I’m also eyeing this little girl:
2. Buy (almost) nothing new.
We bought new stuff for the yard, like lumber, soil, and some tiki torches. And it was all pretty much new, as I expected.
But I haven’t seen the inside of a Target in over a month. Didn’t buy new clothes, though I did buy some tops for Clara at a second-hand store, Tickled Pink on Killingsworth.
What did I do about gifts? This was harder. For a friend of Clara’s I bought a handmade stuffed animal from Tickled Pink. New, but not mass produced or imported. And for my brother I actually bought him local food—two cheeses, mustard and bread from the New Seasons bakery. He loved it.
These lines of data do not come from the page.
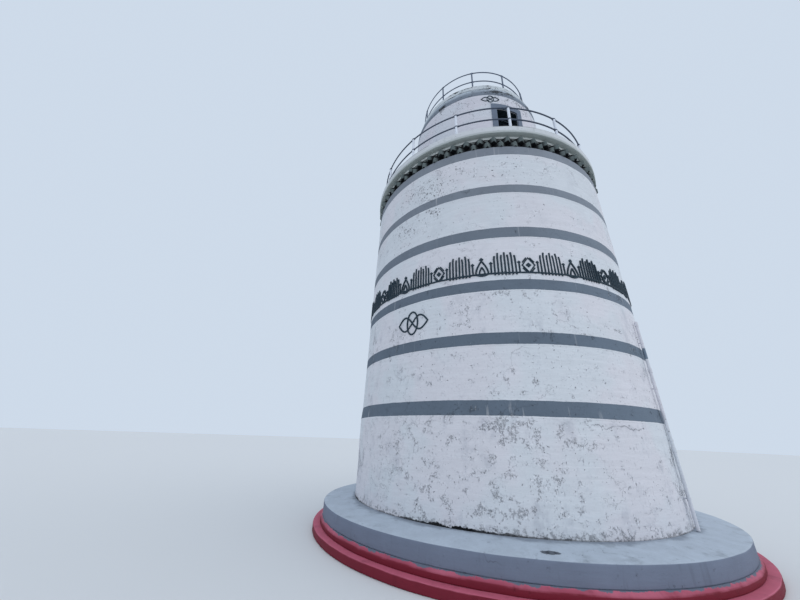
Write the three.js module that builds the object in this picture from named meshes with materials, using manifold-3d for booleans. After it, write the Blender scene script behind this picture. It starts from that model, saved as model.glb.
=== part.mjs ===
// A round whitewashed minaret: stepped base, tapering shaft, dogtooth cornice, gallery and drum.
// Millimetres, +Z up. The origin is the centre of the base on the ground, and the gallery doorway
// faces -Y. Azimuths are degrees from the doorway, growing towards +X.

import * as THREE from 'three';
import { mergeGeometries, mergeVertices } from 'three/addons/utils/BufferGeometryUtils.js';
import Module from 'manifold-3d';

const wasm = await Module();
wasm.setup();

// Clearances and facets

const SEAM = 0.3;
const FACET_DEG = 3.75;
const FULL_TURN = 360;
const TUBE_SIDES = 8;

// Base

const BASE = {
  lowerRadius: 3770,
  lowerTop: 113,
  upperRadius: 3650,
  upperEdge: 183,
  plinthRadius: 3609,
  plinthFoot: 224,
  plinthFaceTop: 436,
  plinthTop: 484,
};

// Shaft: one thick masonry wall around a round well. It stands nearly upright up to the lowest
// painted band, steps in across that band and tapers from there to the ledge.

const WELL_RADIUS = 1550;
const SHAFT = {
  footRadius: 3030,
  bandFoot: 1886,
  bandFootRadius: 3020,
  bandTop: 2092,
  bandTopRadius: 2996,
  ledge: 7105,
  ledgeRadius: 2868,
  neckRadius: 2640,
  segments: 8,
};

// Dogtooth cornice and gallery floor

const TEETH = {
  count: 64,
  sectors: 4,
  tipRadius: 2912,
  rootRadius: 2778,
  backRadius: 2650,
  lowerTop: 7242,
  upperTop: 7379,
  phase: 1.1,
};
const GALLERY = {
  filletRadius: 2806,
  soffit: 7464,
  edgeRadius: 2925,
  floor: 7642,
};

// Drum above the gallery, its doorway, cornice and flat roof

const DRUM = {
  radius: 1850,
  top: 10178,
  segments: 7,
};
const DOOR = {
  width: 592,
  head: 9632,
  surroundWidth: 139,
  surroundHead: 165,
  surroundProud: 20,
};
const CORNICE = {
  bulge: 40,
  topRadius: 1730,
  top: 10582,
  points: 8,
};
const ROOF = {
  radius: 1740,
  top: 10722,
};

// Railings

const GALLERY_RAIL = {
  radius: 2770,
  base: GALLERY.floor,
  top: 8402,
  mid: 8032,
  posts: 15,
  firstPost: -12.8,
  sections: [3, 3, 3, 3, 3],
  postRadius: 30,
  railRadius: 17,
};
const ROOF_RAIL = {
  radius: 1602,
  base: ROOF.top,
  top: 11509,
  mid: 11112,
  posts: 11,
  firstPost: -26.4,
  sections: [3, 3, 3, 2],
  postRadius: 21,
  railRadius: 14,
};

// Straight pipe clipped to the shaft

const PIPE = {
  azimuth: 7.5 * FACET_DEG,
  radius: 25,
  foot: BASE.plinthTop + 5,
  footGap: 40,
  top: 3590,
  topGap: 28,
  clips: 4,
  clipRadius: 33,
  clipHeight: 45,
};

// Materials

const paint = (name, color, roughness, metalness = 0) =>
  new THREE.MeshStandardMaterial({ name, color, roughness, metalness });

const MATERIALS = {
  redPaint: paint('red step paint', '#8f4a48', 0.8),
  greyPlinth: paint('grey plinth render', '#9aa3b0', 0.85),
  plaster: paint('whitewashed plaster', '#c6cad6', 0.9),
  teeth: paint('weathered grey stone', '#4c585c', 0.95),
  slab: paint('gallery slab render', '#a9afae', 0.9),
  greyPaint: paint('grey paint', '#6f7a8c', 0.85),
  whiteTube: paint('white painted tube', '#d4d6e0', 0.5, 0.3),
};

const radians = THREE.MathUtils.degToRad;
const degrees = THREE.MathUtils.radToDeg;

// Geometry helpers

function planPoint(radius, azimuth) {
  const angle = radians(azimuth);
  return new THREE.Vector2(radius * Math.sin(angle), -radius * Math.cos(angle));
}

function spread(from, to, steps) {
  return Array.from({ length: steps + 1 }, (_, i) => from + ((to - from) * i) / steps);
}

function weld(parts) {
  const bare = parts.map((part) => {
    const copy = part.index ? part : mergeVertices(part);
    copy.deleteAttribute('normal');
    copy.deleteAttribute('uv');
    return copy;
  });
  const welded = mergeVertices(bare.length > 1 ? mergeGeometries(bare) : bare[0], 1e-3);
  welded.computeVertexNormals();
  return welded;
}

// A profile of (radius, height) points turned all the way round. It starts and ends on the axis.
function turned(profile, steps = FULL_TURN / FACET_DEG) {
  const points = profile.map(([radius, height]) => new THREE.Vector2(radius, height));
  return weld([new THREE.LatheGeometry(points, steps).rotateX(Math.PI / 2)]);
}

// A closed profile, anticlockwise in (radius, height), turned between two azimuths and capped.
function turnedSector(profile, from, to, steps) {
  const points = profile.map(([radius, height]) => new THREE.Vector2(radius, height));
  const loop = [...points, points[0]];
  const body = new THREE.LatheGeometry(loop, steps, radians(from), radians(to - from)).rotateX(Math.PI / 2);
  const index = [...body.index.array];
  const lastColumn = steps * loop.length;
  for (const [a, b, c] of THREE.ShapeUtils.triangulateShape(points, [])) {
    index.push(a, b, c, lastColumn + b, lastColumn + a, lastColumn + c);
  }
  body.setIndex(index);
  return weld([body]);
}

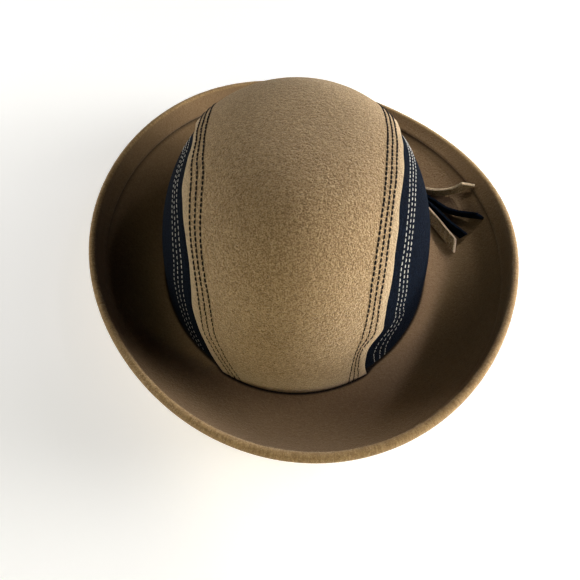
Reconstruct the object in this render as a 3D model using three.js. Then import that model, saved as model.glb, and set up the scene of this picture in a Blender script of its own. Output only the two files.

3. Tell friends about what we’re doing.
I’m still a little shy about this. But we did have a potluck and asked people to bring local food, but didn’t make a big deal out of it. There were lots of Kettle chips, tomatoes, cheeses and potatoes salad, all delicious. But I didn’t speak up about our experience. I still fear appearing preachy.
I dropped a dress size.
We’re totally off packed snack food. Not sure why we thought we needed those at all. Though Clara actually asked for something “that comes in a package.” And she keeps asking about all the cereal with cartoons on the boxes. Damn marketing.
Even though there were moments when I felt guilty because I was sure we weren’t local enough (my husband assures me we are), I’m glad I made this sustainable for us. Because I think we can keep this up. I just have to figure out the lunch thing.
Edited formatting because Blogger is puking all over my code.